‘Misunderstanding’ led to murder plea, Court of Appeal hears

A barman who pleaded guilty to murdering boxer Eamonn Magee Jr thought he was only making admissions to manslaughter, the Court of Appeal heard on Thursday.

By The Newsroom
Thursday, 24th March 2022, 4:36 pm
Orhan Koca arrives at Craigavon Court in June 2015. 
Photo: Colm Lenaghan/Pacemaker Press
Orhan Koca arrives at Craigavon Court in June 2015. Photo: Colm Lenaghan/Pacemaker Press

Orhan Koca, 39, mistakenly believed the confession formed part of a deal to secure a 10-year prison sentence for the fatal stabbing in west Belfast, judges were told.

The Turkish national is seeking to overturn his murder conviction, based on an alleged misunderstanding of the legal process and his limited grasp of English.

Koca is currently serving a minimum 14-year jail term for killing his estranged wife’s new boyfriend in May 2015.

Mr Magee, 22, was stabbed six times during the attack at Summerhill Park in the Twinbrook area of the city.

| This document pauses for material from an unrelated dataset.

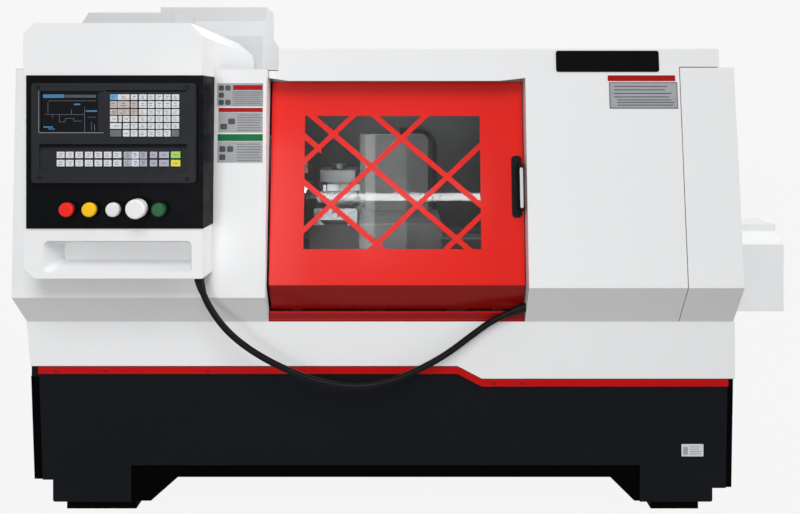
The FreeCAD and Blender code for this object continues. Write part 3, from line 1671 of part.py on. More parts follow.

Koca had been motivated by jealousy when he armed himself and went to his former family home with an intent to kill the engineering student and personal trainer, previous courts heard.

His ex-partner had started a new relationship with Mr Magee after they met at a gym where he worked.

The young boxer also hoped to follow in the footsteps of his father – former welterweight champion Eamonn Magee Sr.

Koca initially denied the killing, claiming he had panicked and lunged at what he believed to be a house intruder with garden shears.

Following his guilty plea the trial judge declared that it had been “a premeditated and planned murder which was both brutal and sustained”.

Challenging the murder conviction, defence counsel Kevin Magill told the Court of Appeal his client was assessed as having “limited cognitive and intellectual functioning”.

Concerns were also expressed about his ability to understand the trial process due to English being his second language, it was submitted.

Mr Magill argued that Koca wrongly thought at the time that he had been offered a deal.

“It is his instructions that he understood he was pleading guilty to the manslaughter of Mr Magee, and he continued to believe that would precipitate a sentence of 10 years because that is what he had consistently understood to have been discussed,” the barrister said.

Judges were told Koca remains adamant that he would never have pleaded guilty to murder if he had properly understood the situation.

“At the heart of this appeal is a defendant who did not understand the processes, and entered an equivocal plea, and it therefore does not matter whether the self-defence argument would have succeeded or not,” Mr Magill added.

“He was entitled to have been allowed to make that defence, to run the case before a jury, and he was deprived of that because he did not understand, he would say, the process.”

Reserving judgment in the case, Lord Justice McCloskey pledged to give a ruling early next month.